Picture above: Copyright Deutsche Telekom / Norbert Ittermann
Finishing Beethoven’s 10th Symphony with AI support would be monumentally complex—we knew right away. This is for two reasons. First, there exist only a very small number of sketches for the symphony and they are for the most part in a fragmentary state. Therefore, understanding Beethoven’s intentions for this 10th symphony is difficult. Second, honouring what Beethoven had already written, but keeping in mind his incredible versatility in working with musical material, required a very flexible and unique kind of AI that did not yet exist. As we started the project, however, a third complexity emerged to outtrump all others. Beethoven was seen as one of the pinnacles of human creativity and we were receiving criticism even before one tone was played: How could we even dare to create music with an AI that could compare with Beethoven’s music?

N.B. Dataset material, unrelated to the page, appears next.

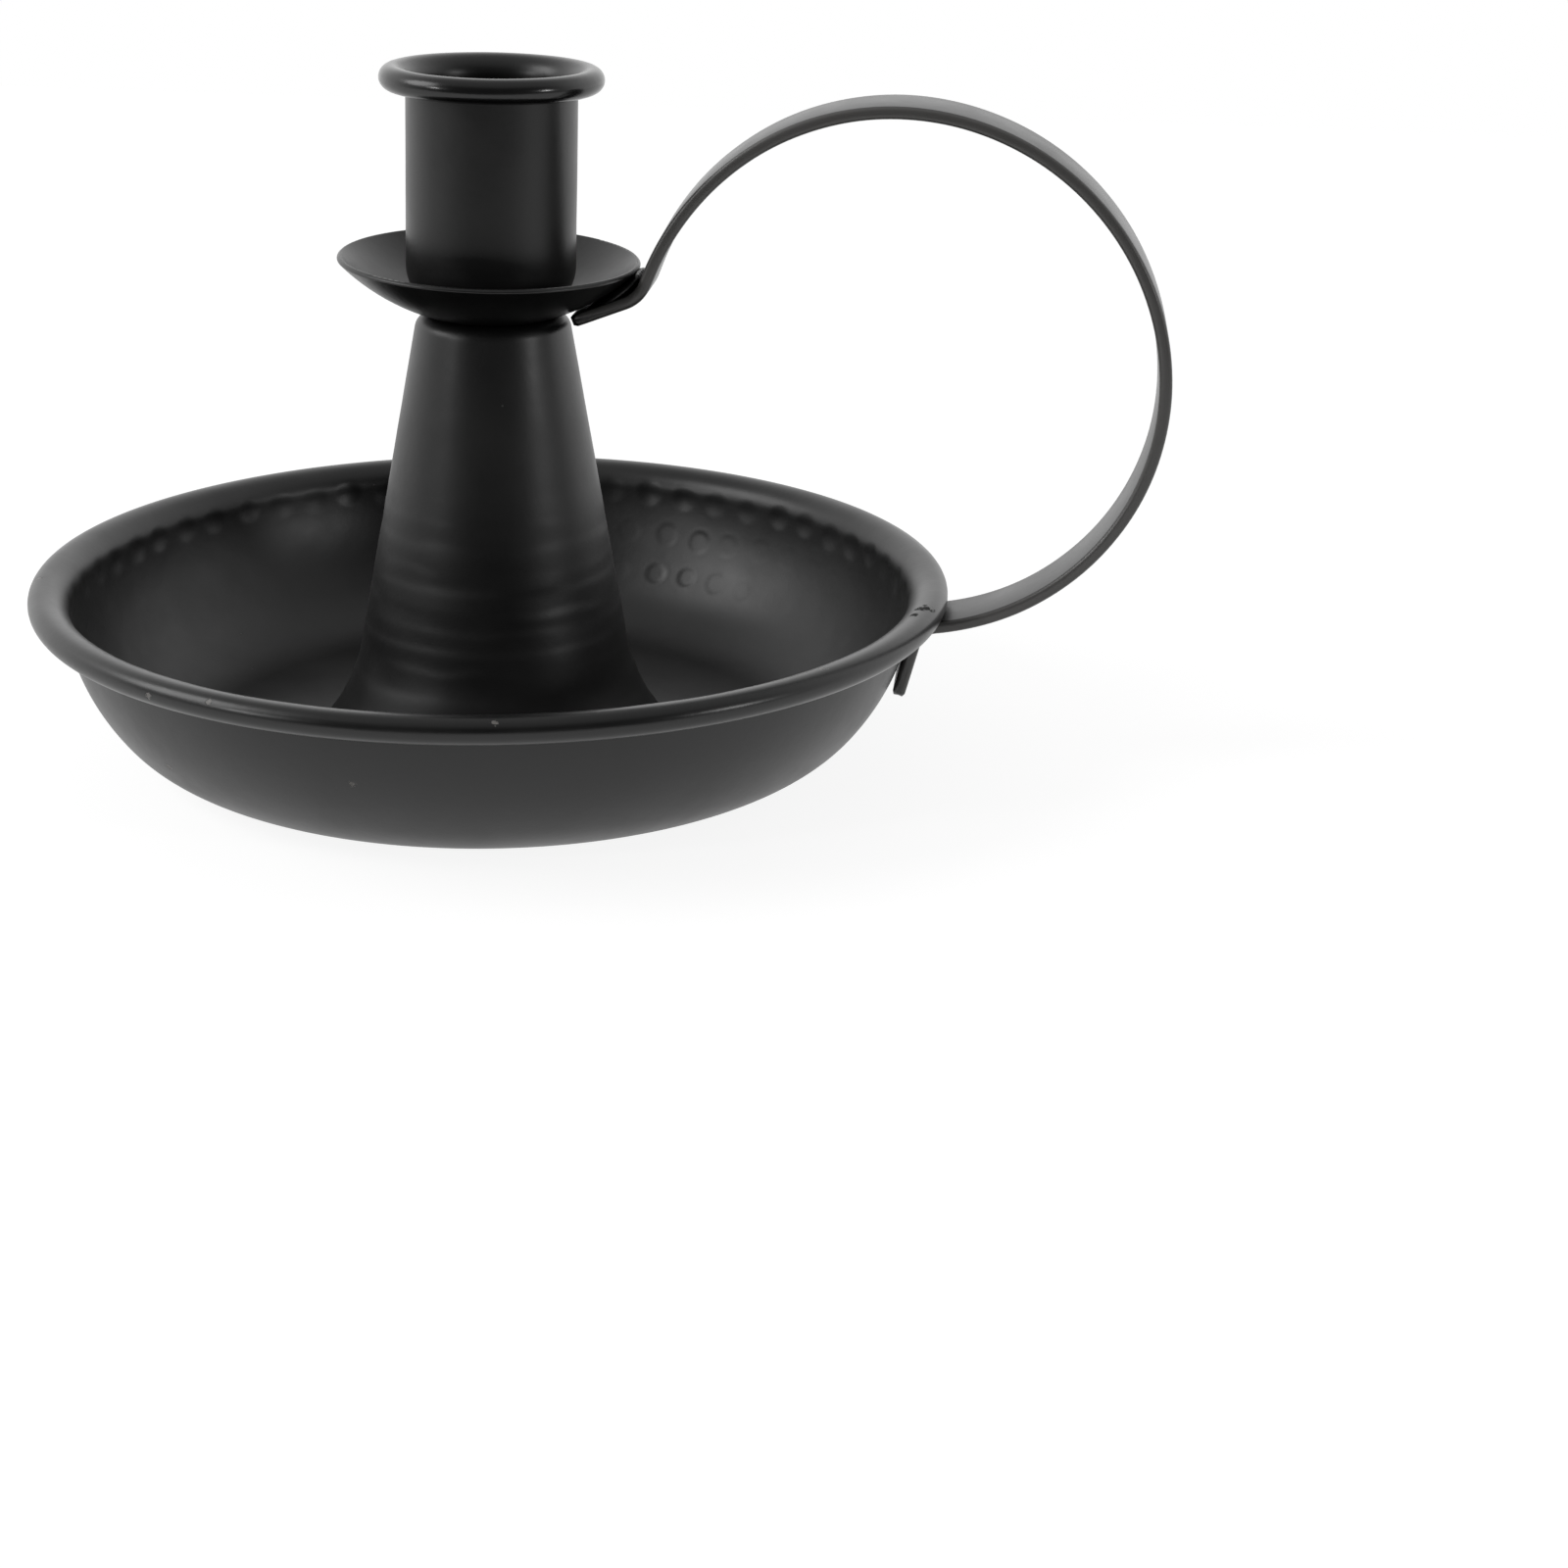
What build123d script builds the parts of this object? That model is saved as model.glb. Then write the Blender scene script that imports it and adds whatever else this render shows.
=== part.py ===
from build123d import *
import math
import os

# Chamberstick with a finger loop. A pressed bowl carries a hollow cone column, a dished drip pan and a
# drawn candle socket, clamped together by one tie screw. A flat strap bent to a finger loop is welded
# to the drip pan and under the rolled rim of the bowl. Millimetres, origin on the table under the
# middle of the bowl, +Z up, handle towards +X.

# Steel sheet and the play between pieces
sheet = 1.0
seat_gap = 0.05

# Candle socket
candle_radius = 11.1
candle_play = 0.15
socket_height = 35.88
lip_curl_radius = 1.78
lip_flare_radius = 3.0
socket_corner_radius = 7.2
curl_turn = 240.0
socket_lean = 1.0

# Drip pan, a cap of a sphere that leans twice as far as the socket, to the same side
dish_radius = 30.8
dish_centre_height = 93.7
pan_thickness = 0.8
pan_rim_radius = 21.95
pan_rim_rounding = 0.3
pan_lean = 2.0
lean_azimuth = -39.5

# Column
column_neck_radius = 11.3
column_half_angle = 10.0
column_shoulder_radius = 2.0
column_shoulder_turn = 100.0
column_flare_height = 15.0
column_foot_margin = 4.3

# Bowl
rim_radius = 67.2
rim_height = 25.9
rim_curl_radius = 1.89
rim_flare_radius = 4.0
rim_wall_angle = 84.0
wall_spread = 24.7
knuckle_angle = 51.0
kick_height = 7.5
kick_top_radius = 11.0
kick_foot_radius = 22.0

# Strap handle
strap_width = 10.7
strap_thickness = 1.8
strap_edge_rounding = 0.35
strap_corner_rounding = 2.4
loop_rise = 24.9
handle_reach = 97.95
crown_share = 0.472
side_share = 0.4595
heel_angle = 82.4
neck_gap = 0.6
neck_slope = 68.6
neck_bend_share = 0.52
flap_slope = 21.5
flap_gap = 0.7
tail_slope = 14.9
tail_length = 8.8

# Welds at the two ends of the loop
weld_bite = 0.3
pan_weld_width = 7.2
pan_weld_drop = 1.5
pan_weld_turn = 14.0
rim_weld_radius = 0.55
rim_weld_width = 8.4
weld_rounding_share = 0.5

# Tie screw with its washers and nut
screw_radius = 2.0
screw_end = 0.6
screw_play = 0.25
thread_play = 0.05
head_radius = 4.0
head_height = 3.1
head_crown = 1.0
recess_length = 4.4
recess_width = 1.1
recess_depth = 1.7
socket_washer_radius = 4.5
base_washer_radius = 6.0
washer_thickness = 0.8
lock_washer_radius = 3.8
lock_washer_thickness = 1.0
lock_washer_slot = 0.9
nut_width = 7.0
nut_height = 3.2
nut_chamfer = 0.4

os.makedirs("parts", exist_ok=True)


def polar(centre, radius, angle):
    """The point at this distance from a centre, at an angle in degrees from the first axis."""
    turn = math.radians(angle)
    return Vector(centre) + Vector(math.cos(turn), math.sin(turn)) * radius


def crossing(start, heading, other_start, other_heading):
    """The point where two straight lines of one plane cross."""
    across = other_start - start
    share = across.cross(other_heading).Z / heading.cross(other_heading).Z
    return start + heading * share


def leaning(angle):
    """An upright drawing plane in the middle of the dish, its second axis leaning by this angle."""
    lean = math.radians(angle)
    side = math.radians(lean_azimuth)
    level = Vector(math.cos(side), math.sin(side))
    upright = Vector(0, 0, 1)
    across = level * math.cos(lean) - upright * math.sin(lean)
    axis = level * math.sin(lean) + upright * math.cos(lean)
    return Plane((0, 0, dish_centre_height), x_dir=across, z_dir=across.cross(axis))


def ring(outer_radius, inner_radius, bottom, height):
    """A flat washer on the middle axis."""
    with BuildPart() as washer:
        with BuildSketch(Plane.XY.offset(bottom)):
            Circle(outer_radius)
            Circle(inner_radius, mode=Mode.SUBTRACT)
        extrude(amount=height)
    return washer.part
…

Two years later, in October 2021, Beethoven X – The AI Project was premiered, at Deutsche Telekom’s headquarters in Bonn. Thousands of people around the world followed the live stream along with hundreds in the audience. Not one person in the crowd was able to tell where exactly the sketches of Beethoven ended and where the music of the AI took over. Standing ovations filled the hall for many minutes… Music aficionados, technology enthusiasts and distinguished media outlets such as CNN, BBC, BILD and many more from around the globe seemed to love the result, while the album entered the German pop charts.

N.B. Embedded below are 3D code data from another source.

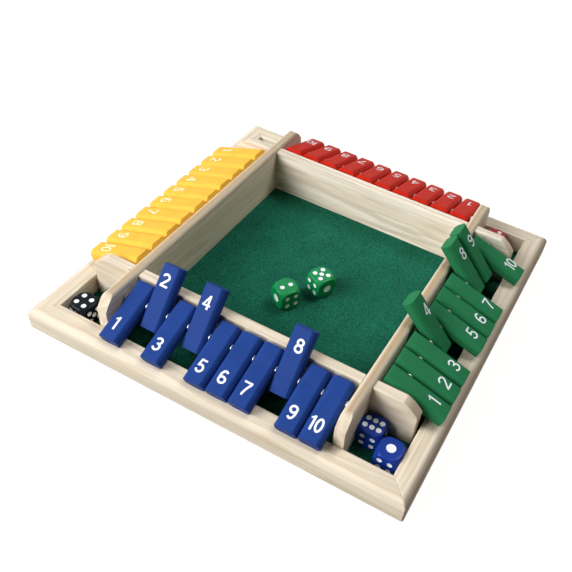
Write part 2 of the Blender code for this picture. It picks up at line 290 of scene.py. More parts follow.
# Small marks in the wood, and bands and patches of painted shade: the place and the half sizes in mm, the colour
# and its share
pineMarksAndShade = {
    # Painted shade low in the back board's corner by the left wall
    "cross_board_back": [((-86.0, 90.6, 9.8), (5.5, 3.0, 3.0), "#9C8350", 0.55)],
    "cross_board_front": [((-99.0, -97.6, 43.6), (1.3, 1.5, 1.5), "#5B5140", 0.8)],
    "rail_front": [((-110.6, -148.0, 17.4), (1.1, 0.8, 0.8), "#A9745A", 0.8)],
    # The first is painted shade over the right rail's outer side, which faces away from the light
    "rail_right": [((152.0, 0.0, 11.0), (7.5, 900.0, 13.0), "#8A6D50", 0.65),
                   ((140.5, -118.0, 19.4), (1.3, 34.0, 2.0), "#BFA482", 0.5)],
    # Painted shade along the long walls' rounded tops
    "long_wall_left": [((-94.65, 0.0, 46.0), (4.5, 400.0, 3.0), "#A98A5C", 0.7)],
    "long_wall_right": [((94.65, 0.0, 46.0), (4.5, 400.0, 3.0), "#A98A5C", 0.7)],
}


# Multiplier for a pattern that is so long along the grain and so wide across it, in mm.
def grainStretch(length, width):
    return (1 / length, 1 / width, 1 / width)


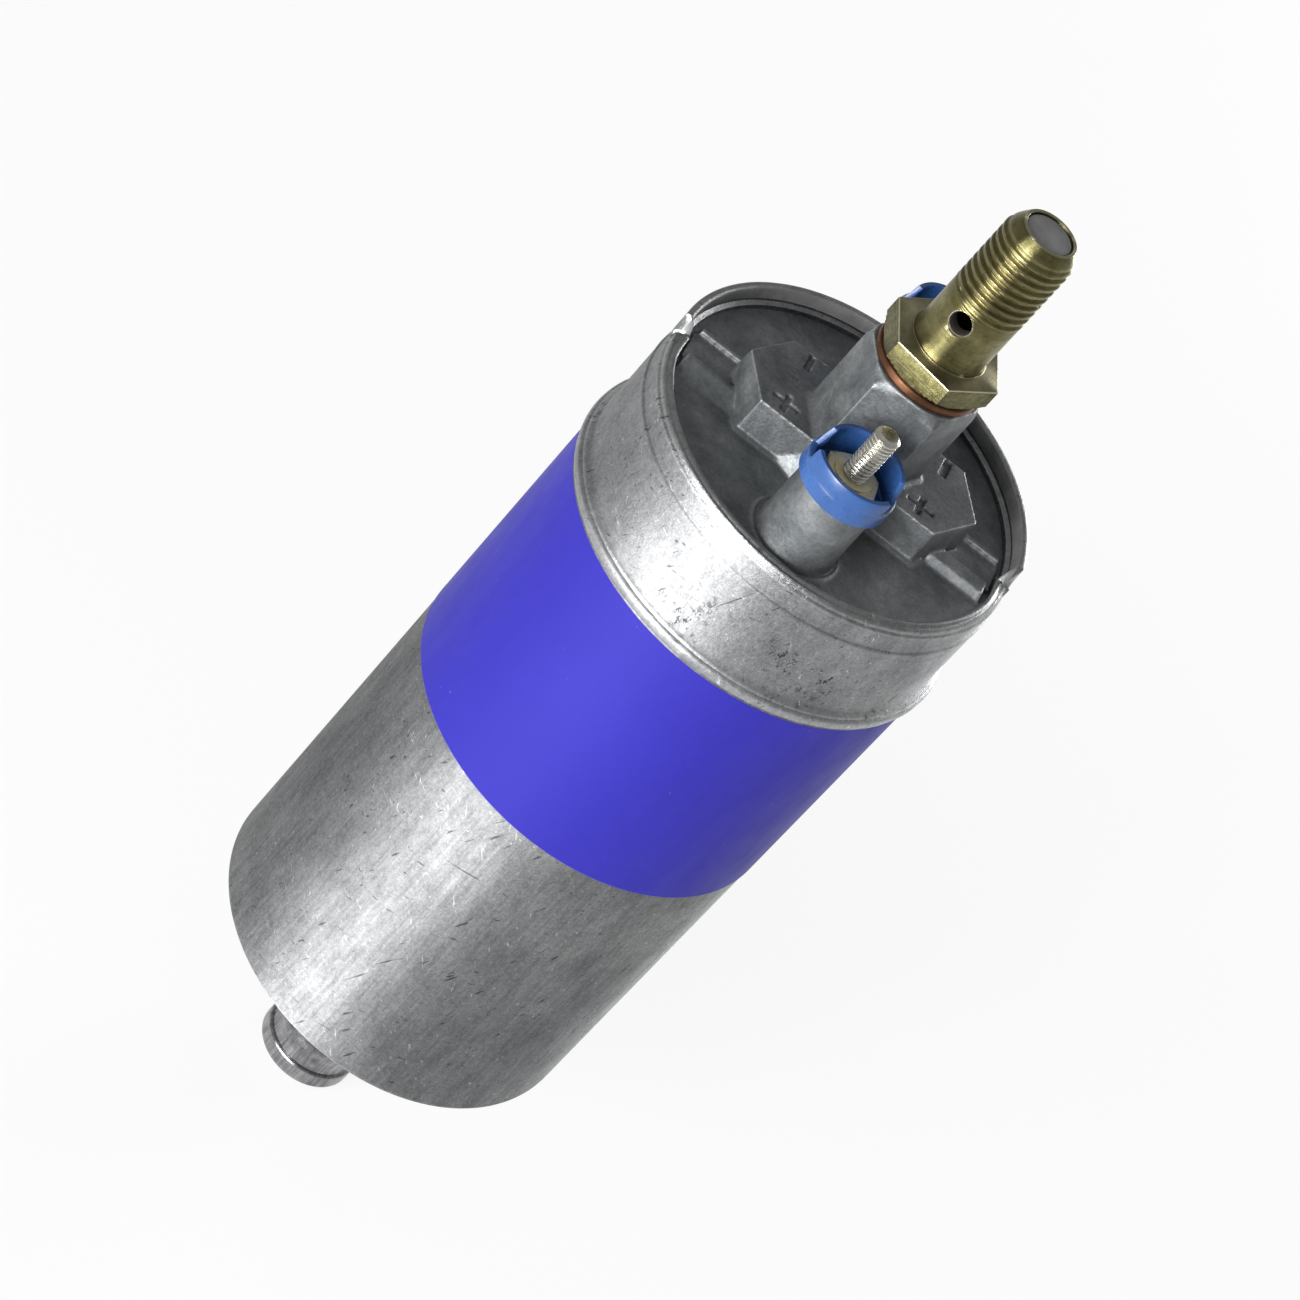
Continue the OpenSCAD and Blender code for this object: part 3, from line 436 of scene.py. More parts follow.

Nonetheless, following the premiere, a heated discussion broke out.The conservative feuilletonists and hardcore traditionalists labeled Beethoven X as “sacrilege” and were particularly bitter in their judgement. Going over the music motif by motif, they discussed whether our AI matched Beethoven’s “genius” music, or whether it was just an unemotional imitation of the original—often confusing and criticising the original fragments with music produced by the AI. The discussion however showed striking similarities to the criticism that others have received for creating their completion of Beethoven’s 10th symphony. That’s when we realised that the whole debate was clearly not about the music itself nor about the capabilities of the technology—it was about excluding AI (and sometimes even humans) from entering the genius-oriented realm of creativity.

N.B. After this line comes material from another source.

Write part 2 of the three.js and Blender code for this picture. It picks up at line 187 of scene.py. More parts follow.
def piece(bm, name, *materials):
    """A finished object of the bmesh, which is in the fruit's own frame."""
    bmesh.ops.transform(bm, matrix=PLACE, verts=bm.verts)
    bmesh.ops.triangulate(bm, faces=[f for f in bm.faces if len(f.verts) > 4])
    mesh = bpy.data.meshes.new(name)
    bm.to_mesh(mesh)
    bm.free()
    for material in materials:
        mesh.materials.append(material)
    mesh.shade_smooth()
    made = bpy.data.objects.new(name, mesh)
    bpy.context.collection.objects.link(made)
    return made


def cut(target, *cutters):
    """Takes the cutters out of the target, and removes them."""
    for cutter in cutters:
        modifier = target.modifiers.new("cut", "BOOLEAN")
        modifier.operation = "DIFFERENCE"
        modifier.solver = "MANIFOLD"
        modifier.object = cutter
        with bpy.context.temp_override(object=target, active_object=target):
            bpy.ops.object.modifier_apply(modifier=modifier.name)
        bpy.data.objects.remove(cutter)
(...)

But Beethoven X heralds a future where there are no barriers of entry into the ivory tower of arts. It foreshadows a new kind of Renaissance that is all about democratising creativity for all rather than making it a privilege for a few. Most importantly, Beethoven X aspires to be part of a future where humans and machines interact productively so that more people can harness the benefits of technological tools to unleash creativity, to self-actualise and to contribute to humanity. Technologies are advancing rapidly. Therefore, unleashing their potential for the greater good is, quite frankly, a pressing matter. We should, perhaps, be maximising the creative potential in the world with much more urgency. Consider this: according to the numbers compiled by the Austrian Statistics Agency, only 0.02% of the entire world population is working in any innovation and creativity-related field—R&D, environment, food, societal innovation, arts… you name it!
But can it truly be that only one in 5,000 people are actually creative? Can it truly be that only one in 5,000 people can contribute to innovation or to arts? Of course not!
We live in a world obsessed with not wasting resources, yet when it comes to human potential, we seem somewhat complacent. Considering our world’s current situation, we need all the help we can get to start asking different kinds of questions and exploring new pathways where old ones are failing. That is precisely where the power of human-machine interaction lies.
Our Beethoven AI gave us options, options we could never have produced without it in such a timeframe. In so doing, it maximised our creativity. The options it so effortlessly produced were threefold. First, they expanded our horizons in that AI didn’t care about our conventions, taboos, or rules. Second, they gave us freedom, putting us in the driver’s seat with an amazing array of choices.
Finally, they saved us tons of time which we could spend focusing on and learning about things that really matter. All of that is indeed “human” music to our ears.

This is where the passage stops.